Herein, I want to give you an introduction to what graphic statics is and to explain why I'm so passionate about it. I intend to utterly change your perception of structural form and structural forces!
You will become a convert, like I became, once I saw the beauty and the power of this technique.
1.0 A brief history of graphic statics
The heyday of graphic statics was really in the 1920s and the 1930s. A great starting point, it you're new to the subject is the fantastic book, Graphical Analysis by William S. Wolfe - written in 1921.

Fig. 1. Graphical Analysis by William S. Wolfe (1921).
By 1934, there were papers published in the Journal of American Society of Civil Engineers, for example "Stresses in spatial structures" on 3 dimensional graphic statics.

Fig. 2. Stresses in Spatial Structures (1934).
However, the study of graphic statics goes back further in history. A key figure was Pierre Varignon, who, in the eighteenth century, started writing about the topic and publishing beautiful drawings.

Fig 3. Nouvelle Mecanique ou Statique by Pierre Varignon with depictions of funicular forms.
The loaded cable/rope shapes depicted by Varignon (Fig 3 above) are very intuitive and simply feel "correct" to us. The reason they "feel" correct is because we see these again and again in real life, these shapes are called funiculars.
The word funicular refers to the shape that a hanging chain would take under any load. A specific funicular that you might have heard of is a catenary, but that is a chain subjected to only its self weight.
In these figure we see point loads. Those hands pulling on the chain are imposing point loads and since we are neglecting the weight of the chain itself, the chain forms straight lines between the points of load application.
The beautifully drawn spheres represent point loads acting downwards in the direction of gravity. Hopefully the resulting shapes are intuitively correct to you.
Even though the peak of graphic statics was in the 1920s and 1930s, by the 1960s it was essentially gone. Why it disappeared is a longer story, but the synopsis is that we academic professors fell in love with matrix methods and the very sophisticated theories of structural analysis and structural mechanics that continued to flourish mathematically.
Then, the somewhat brutish theory of matrix methods found widespread applications through the availability of the computer, in the 1960s 1970s and 1980s. That really drove graphic statics down essentially to the grave, coupled with the fact that engineers drew less and less by hand.
But then something miraculous happened. Ed Allen and Vaclav Zalewski were the people that promoted the rebirth of graphic statics. Together, they wrote two books. The first was "Shaping Structures", and the second was "Form and Forces". This second one is a great book. It affected a lot of people, who took the topic much, much further than Allen and Zalewski did.
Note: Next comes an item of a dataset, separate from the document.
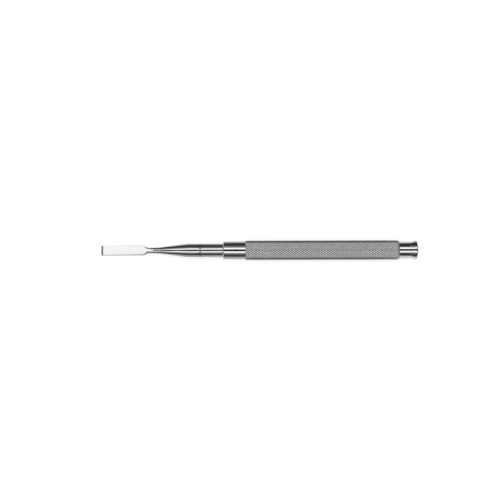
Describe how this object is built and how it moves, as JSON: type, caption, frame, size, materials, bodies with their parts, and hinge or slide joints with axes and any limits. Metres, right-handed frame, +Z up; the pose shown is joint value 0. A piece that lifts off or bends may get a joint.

Fig 4. Form and Forces: Designing Efficient Expressive Structures by Allen Zalewski.
However, that book is not a book to learn graphic statics. It's a great book to see how to use graphic statics, but to actually learn how to do graphic statics I would recommend my recently published book, Structures: A Geometric Approach.

Fig 5. Structures: A Geometric Approach by Edmond Saliklis.
Let's also mention some of my heroes in the world of graphic statics. Professor John Ochsendorf was a mentee of Ed Allen, and he was deeply affected by Ed Allen's pedagogy. Ochsendorf then mentored Phillipe Block who is a brilliant engineer at ETH Zurich, one of the leading masters of geometric methods. Block's PhD student, Masoud Akbarzadeh, who is now at Penn does amazing 3 dimensional graphic statics.

Fig 6. John Ochsendorf (left), Phillipe Block (center), Masoud Akbarzadeh (right).
In this tutorial, we are not going to do any 3 dimensional graphic static. We're just going to stay within a limited palette to understand the material. At first, we are not even going to use the computer. Even if you're a Rhino/Grasshopper guru, please simply use a pencil and paper - in this first tutorial I want you to really understand how to do this with the pencil.